**Material to process**
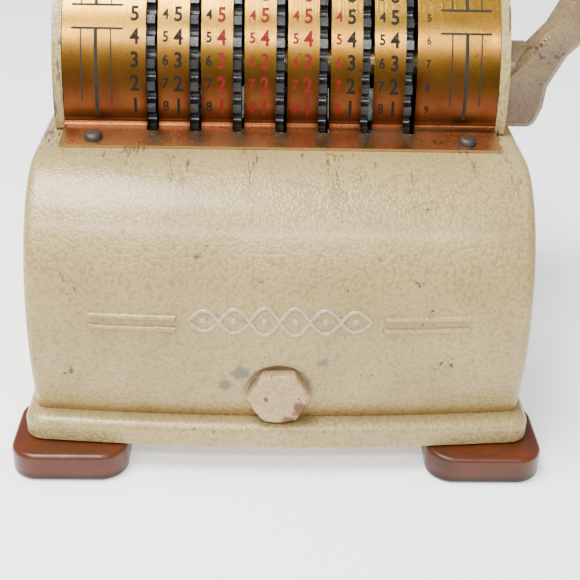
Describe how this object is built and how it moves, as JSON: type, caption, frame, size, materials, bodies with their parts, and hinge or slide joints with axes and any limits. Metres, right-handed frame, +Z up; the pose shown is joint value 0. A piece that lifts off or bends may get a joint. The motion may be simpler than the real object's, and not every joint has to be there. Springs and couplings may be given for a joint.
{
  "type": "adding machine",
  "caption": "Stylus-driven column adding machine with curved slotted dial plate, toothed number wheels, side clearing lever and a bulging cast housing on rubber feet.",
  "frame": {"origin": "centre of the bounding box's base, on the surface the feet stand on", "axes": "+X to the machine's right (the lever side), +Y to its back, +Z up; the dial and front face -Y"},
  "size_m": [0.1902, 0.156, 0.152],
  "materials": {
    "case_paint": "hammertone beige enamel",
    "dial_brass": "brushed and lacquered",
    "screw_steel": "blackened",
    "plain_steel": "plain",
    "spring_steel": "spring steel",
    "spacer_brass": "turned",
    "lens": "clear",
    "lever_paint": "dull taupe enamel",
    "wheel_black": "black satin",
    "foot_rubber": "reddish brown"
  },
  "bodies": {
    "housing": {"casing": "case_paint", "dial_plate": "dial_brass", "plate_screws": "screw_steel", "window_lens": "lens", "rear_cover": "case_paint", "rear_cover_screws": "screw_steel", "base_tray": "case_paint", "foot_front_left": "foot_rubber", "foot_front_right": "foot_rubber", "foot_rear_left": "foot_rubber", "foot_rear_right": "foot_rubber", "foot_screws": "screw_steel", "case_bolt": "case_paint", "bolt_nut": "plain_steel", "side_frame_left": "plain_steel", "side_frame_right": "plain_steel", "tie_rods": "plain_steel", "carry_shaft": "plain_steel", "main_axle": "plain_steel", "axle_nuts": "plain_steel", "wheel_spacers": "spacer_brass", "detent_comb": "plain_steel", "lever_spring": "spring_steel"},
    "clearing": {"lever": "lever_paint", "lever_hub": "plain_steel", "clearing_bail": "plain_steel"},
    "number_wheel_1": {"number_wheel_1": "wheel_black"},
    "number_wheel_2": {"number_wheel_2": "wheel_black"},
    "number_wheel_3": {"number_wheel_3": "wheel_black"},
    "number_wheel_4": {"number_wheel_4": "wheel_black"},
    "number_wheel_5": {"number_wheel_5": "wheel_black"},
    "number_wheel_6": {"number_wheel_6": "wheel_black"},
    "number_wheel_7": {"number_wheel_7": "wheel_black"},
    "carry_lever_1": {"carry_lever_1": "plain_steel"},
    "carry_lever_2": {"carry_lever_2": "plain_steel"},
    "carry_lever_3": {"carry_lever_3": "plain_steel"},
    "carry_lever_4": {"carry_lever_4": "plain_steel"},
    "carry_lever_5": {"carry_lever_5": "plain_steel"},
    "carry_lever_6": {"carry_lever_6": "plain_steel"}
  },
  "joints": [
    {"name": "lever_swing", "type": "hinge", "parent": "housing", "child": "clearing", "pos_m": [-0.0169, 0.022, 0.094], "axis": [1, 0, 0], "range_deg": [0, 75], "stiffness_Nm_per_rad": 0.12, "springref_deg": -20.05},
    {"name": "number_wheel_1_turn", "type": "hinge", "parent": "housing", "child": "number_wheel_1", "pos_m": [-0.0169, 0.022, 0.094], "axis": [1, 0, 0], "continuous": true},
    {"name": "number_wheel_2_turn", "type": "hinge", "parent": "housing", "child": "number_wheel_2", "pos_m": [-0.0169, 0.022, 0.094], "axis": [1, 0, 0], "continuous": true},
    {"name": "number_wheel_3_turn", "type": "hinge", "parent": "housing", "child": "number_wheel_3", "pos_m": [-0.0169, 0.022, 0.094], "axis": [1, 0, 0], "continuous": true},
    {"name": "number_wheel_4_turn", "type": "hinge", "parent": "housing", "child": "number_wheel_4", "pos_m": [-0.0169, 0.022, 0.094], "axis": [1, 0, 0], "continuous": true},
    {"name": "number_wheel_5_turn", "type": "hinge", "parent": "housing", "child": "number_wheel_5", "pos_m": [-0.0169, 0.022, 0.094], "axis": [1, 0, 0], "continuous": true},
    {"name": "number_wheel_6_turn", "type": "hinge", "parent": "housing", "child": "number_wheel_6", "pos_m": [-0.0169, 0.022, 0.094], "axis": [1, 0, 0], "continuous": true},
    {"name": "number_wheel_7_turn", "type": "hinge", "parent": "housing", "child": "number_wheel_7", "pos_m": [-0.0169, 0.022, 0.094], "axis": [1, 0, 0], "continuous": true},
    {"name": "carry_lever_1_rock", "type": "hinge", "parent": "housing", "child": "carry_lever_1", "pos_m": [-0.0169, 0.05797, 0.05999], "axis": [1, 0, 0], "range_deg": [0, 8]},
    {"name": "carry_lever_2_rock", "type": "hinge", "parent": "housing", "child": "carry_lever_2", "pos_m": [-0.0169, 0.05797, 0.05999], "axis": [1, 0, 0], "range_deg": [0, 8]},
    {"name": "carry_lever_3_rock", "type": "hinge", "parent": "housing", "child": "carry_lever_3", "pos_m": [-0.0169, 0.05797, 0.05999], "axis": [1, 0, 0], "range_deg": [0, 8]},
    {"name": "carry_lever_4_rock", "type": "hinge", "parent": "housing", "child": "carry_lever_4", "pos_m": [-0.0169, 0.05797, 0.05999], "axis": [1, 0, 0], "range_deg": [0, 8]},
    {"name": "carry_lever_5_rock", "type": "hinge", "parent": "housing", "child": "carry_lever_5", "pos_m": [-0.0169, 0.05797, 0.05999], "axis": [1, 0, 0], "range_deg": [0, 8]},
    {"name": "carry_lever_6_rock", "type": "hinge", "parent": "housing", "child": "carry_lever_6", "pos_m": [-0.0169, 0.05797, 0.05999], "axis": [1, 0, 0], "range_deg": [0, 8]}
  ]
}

---

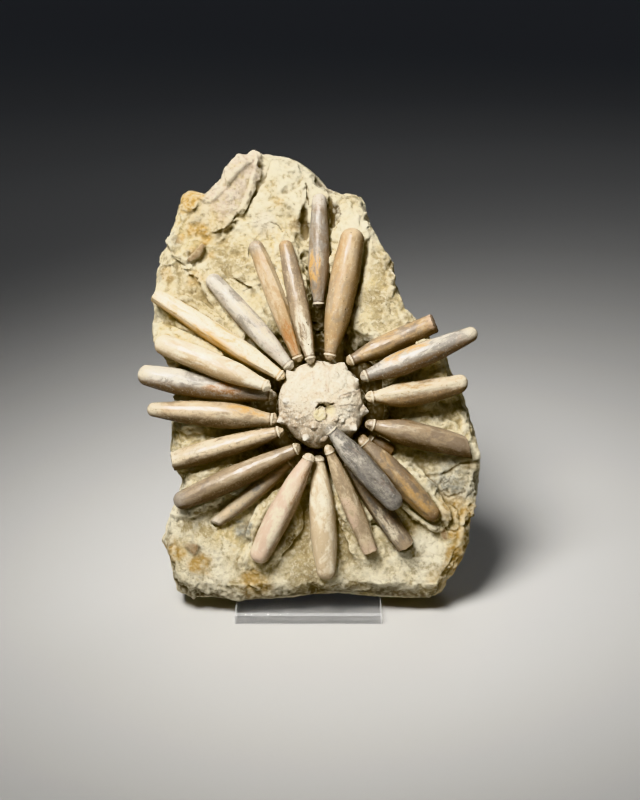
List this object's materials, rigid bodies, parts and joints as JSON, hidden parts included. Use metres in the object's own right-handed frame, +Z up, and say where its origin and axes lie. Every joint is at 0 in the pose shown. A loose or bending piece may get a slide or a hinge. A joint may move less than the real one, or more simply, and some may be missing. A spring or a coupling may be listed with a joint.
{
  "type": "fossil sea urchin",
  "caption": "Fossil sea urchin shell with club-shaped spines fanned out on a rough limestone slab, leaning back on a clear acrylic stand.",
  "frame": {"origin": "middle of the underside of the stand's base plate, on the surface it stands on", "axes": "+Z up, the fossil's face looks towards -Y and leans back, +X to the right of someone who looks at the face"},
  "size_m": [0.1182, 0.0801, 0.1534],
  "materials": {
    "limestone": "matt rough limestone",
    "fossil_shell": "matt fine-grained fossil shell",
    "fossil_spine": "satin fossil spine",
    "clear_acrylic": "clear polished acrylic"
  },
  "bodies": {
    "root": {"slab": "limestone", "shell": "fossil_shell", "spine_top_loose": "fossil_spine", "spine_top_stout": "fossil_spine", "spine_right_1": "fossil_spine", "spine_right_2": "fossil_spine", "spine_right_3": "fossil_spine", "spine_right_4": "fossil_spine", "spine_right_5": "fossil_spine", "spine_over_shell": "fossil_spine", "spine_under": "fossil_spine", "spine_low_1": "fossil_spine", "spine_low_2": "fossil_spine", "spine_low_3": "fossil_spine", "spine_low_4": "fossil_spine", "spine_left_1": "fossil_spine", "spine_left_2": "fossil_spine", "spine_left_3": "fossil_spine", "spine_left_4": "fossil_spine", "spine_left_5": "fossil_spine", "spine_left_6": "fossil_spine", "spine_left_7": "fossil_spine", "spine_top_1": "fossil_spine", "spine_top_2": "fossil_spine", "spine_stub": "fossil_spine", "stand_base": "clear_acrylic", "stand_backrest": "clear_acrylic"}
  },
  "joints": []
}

**Given exercise**
Copy each line of the data above that holds "slide".

**Solution to this task**
Describe how this object is built and how it moves, as JSON: type, caption, frame, size, materials, bodies with their parts, and hinge or slide joints with axes and any limits. Metres, right-handed frame, +Z up; the pose shown is joint value 0. A piece that lifts off or bends may get a joint. The motion may be simpler than the real object's, and not every joint has to be there. Springs and couplings may be given for a joint.
List this object's materials, rigid bodies, parts and joints as JSON, hidden parts included. Use metres in the object's own right-handed frame, +Z up, and say where its origin and axes lie. Every joint is at 0 in the pose shown. A loose or bending piece may get a slide or a hinge. A joint may move less than the real one, or more simply, and some may be missing. A spring or a coupling may be listed with a joint.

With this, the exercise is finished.